Fifth Swarm of Locust advancing in Northern Argentina

Author: Michael Cordonnier/Soybean & Corn Advisor, Inc.

Swarms of locust on northern Argentina continue to keep authorities on edge as they try to contain the outbreak that started in May. Authorities from the National Agricultural Sanitation and Quality Service of Argentina (Senasa) announced on Tuesday that there is now a fifth swarm of locust moving across northern Argentina.

The first swarm is still located in the province of Entre Rios near the border with Uruguay, but fortunately it has been neutralized for the most part with multiple insecticide application. Of the five remaining active swarms, two are located in the province of Santiago del Estero, one in the province of Chaco and two in the province of Salta. The latest swarm was just detected by authorities from Senasa on Monday afternoon.

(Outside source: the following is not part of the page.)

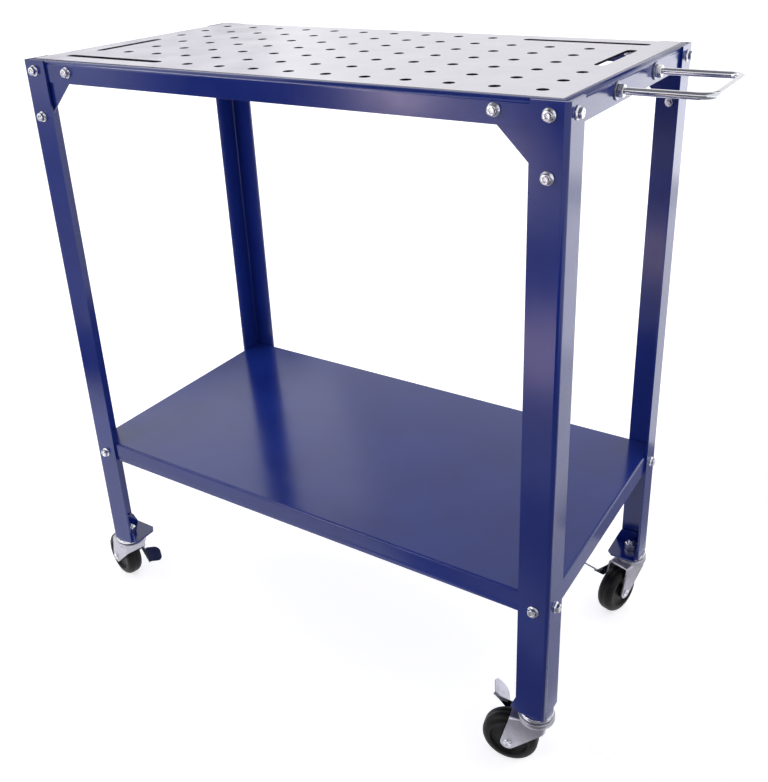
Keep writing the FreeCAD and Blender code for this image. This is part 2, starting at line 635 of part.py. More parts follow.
def build():
    nodes = {
        "table_top": table_top(),
        "rail_front": rail_along_x(-1),
        "rail_rear": rail_along_x(1),
        "rail_left": rail_along_y(-1),
        "rail_right": rail_along_y(1),
        "shelf": shelf(),
        "gusset_spacers": Part.makeCompound([spacer(sx, sy) for sx, sy in SIDES]),
        "frame_bolts": bolts(FRAME_JOINTS),
        "frame_nuts": nuts(FRAME_JOINTS),
        "shelf_bolts": bolts(SHELF_JOINTS),
        "shelf_nuts": nuts(SHELF_JOINTS),
        "handle": handle(),
        "handle_washers": handle_washers(),
        "handle_nuts": handle_nuts(),
        "caster_stems": each_corner(stem()),
        "caster_stem_nuts": each_corner(stem_nut()),
        "caster_upper_races": each_corner(upper_race()),
        "caster_ball_cages": each_corner(ball_cage()),
    }
    for corner, (sx, sy, turn, lever_turn) in CORNERS.items():
        nodes["leg_" + corner] = leg(sx, sy)
        nodes["gusset_" + corner] = gusset(sx, sy)
        nodes["foot_bracket_" + corner] = foot_bracket(sx, sy)
        caster = {
            "fork_": fork(),
            "axle_": axle(),
            "axle_sleeve_": axle_sleeve(),
            "wheel_": wheel(),
            "brake_pin_": brake_pin(),
            "brake_lever_": brake_lever(lever_turn),
        }
        for name, shape in caster.items():
            nodes[name + corner] = place(shape, sx, sy, turn)
    return nodes


os.makedirs("parts", exist_ok=True)
for name, shape in build().items():
    shape.exportStep("parts/" + name + ".step")
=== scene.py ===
import math

import bmesh
import bpy
from mathutils import Matrix, Vector


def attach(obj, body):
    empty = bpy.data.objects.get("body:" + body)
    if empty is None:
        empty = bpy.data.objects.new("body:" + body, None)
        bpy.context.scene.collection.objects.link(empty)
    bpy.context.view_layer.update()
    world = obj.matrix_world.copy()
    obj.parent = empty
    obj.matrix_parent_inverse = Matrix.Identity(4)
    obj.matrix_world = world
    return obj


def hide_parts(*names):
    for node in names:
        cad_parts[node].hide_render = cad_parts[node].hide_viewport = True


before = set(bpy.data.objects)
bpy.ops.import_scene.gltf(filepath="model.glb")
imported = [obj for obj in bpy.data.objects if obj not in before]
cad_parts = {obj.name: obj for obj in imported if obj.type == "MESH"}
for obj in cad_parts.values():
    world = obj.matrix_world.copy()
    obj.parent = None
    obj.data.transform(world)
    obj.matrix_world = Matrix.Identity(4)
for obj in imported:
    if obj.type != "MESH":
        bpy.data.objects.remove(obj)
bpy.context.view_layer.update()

# Rolling assembly table, dressed over its CAD solids. Sizes are in millimetres, and each finished piece is
# turned to metres. +Z is up, X runs along the length with the handle at +X, the front is at -Y, and the
# origin is the middle of the work surface.

MM = 0.001
X, Y, Z = Vector((1, 0, 0)), Vector((0, 1, 0)), Vector((0, 0, 1))

# ---- sizes shared with the CAD ------------------------------------------------
TABLE_L, TABLE_W, TABLE_H = 750.0, 390.0, 845.0
LEG_T, RAIL_T, SHELF_T, GUSSET_T = 3.0, 2.0, 2.0, 2.0
CASTER_H = 90.0
BOLT_IN, TOP_BOLT_DROP, SHELF_BOLT_Z = 19.5, 14.0, -589.0
GUSSET_BOLT_IN, GUSSET_BOLT_Z = 74.0, -73.0
BOLT_R, HEX_AF = 3.0, 10.0
HEAD_FLANGE_R, HEAD_H = 7.1, 6.0
NUT_FLANGE_R, NUT_H = 6.6, 5.5
STICKOUT = 2.5
HANDLE_R, HANDLE_SPAN, HANDLE_REACH, HANDLE_BEND, HANDLE_DROP = 4.0, 124.0, 96.0, 14.0, 14.0
HANDLE_WASHER_T, OUTER_WASHER_R, INNER_WASHER_R = 1.6, 10.0, 7.75
HANDLE_NUT_AF, HANDLE_NUT_H, HANDLE_STICKOUT = 13.0, 6.5, 5.0
STEM_IN, STEM_R, STEM_NUT_AF, STEM_NUT_H, STEM_STICKOUT = 18.0, 5.0, 17.0, 10.0, 4.0
STEM_HEAD_R, STEM_HEAD_T = 8.5, 4.0
BRACKET_BASE_T = 3.0
RUN_GAP = 0.3
WHEEL_R, WHEEL_W, HUB_R, TRAIL = 36.0, 25.0, 9.5, 32.4
TREAD_R, RIM_IN_R, WEB_W = 9.0, 24.0, 17.0
RACE_R, RACE_H, CUP_H = 21.5, 6.5, 4.2
CAGE_MID_R = 15.5
FORK_W, FORK_T = 34.0, 2.5
AXLE_R, AXLE_HEAD_R, AXLE_HEAD_T = 4.0, 5.5, 2.2
SLEEVE_R = 6.0
PIVOT_BACK, PIVOT_DROP, PIVOT_R, PIVOT_HEAD_R, PIVOT_HEAD_T = 20.0, 18.5, 3.0, 5.0, 2.0
LEVER_T, LEVER_GAP, LEVER_BOSS_R, LEVER_FOLD_R = 2.0, 1.3, 7.0, 1.5
TAB_TILT, TAB_BACK, TAB_RISE = 42.0, 30.0, 9.0
TAB_LOW, TAB_HIGH, TAB_LEAN, TAB_W, TAB_CORNER = 14.0, 12.0, 8.0, 22.0, 9.0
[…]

All of these swarms are the grasshopper species Schistocerca cancellata, which is the major swarming species in subtropical South America and it is also called the South American Migratory Grasshopper. They all originated in Paraguay and have followed a similar path south into northern Argentina.

During May and June, cold and wet weather limited the movements of the insects, but as soon as the temperatures warmed up, the swarms started to move once again. One of the swarms in Santiago del Estero has moved 250 kilometers since Saturday.

The closest active swarm to Brazil is approximately 500 kilometers from the Brazilian state of Rio Grande do Sul. The National Syndicate of Agricultural Aviation Companies in Rio Grande do Sul (Sindag) have put at least 70 airplanes at the disposal of state authorities along the border of the state should they be needed if a swarm enters Brazilian territory.

The major agricultural crops at risk in Argentina thus far from the locust have been fruit crops and winter wheat, but spring planting of corn in Argentina could start as soon as the second half of August.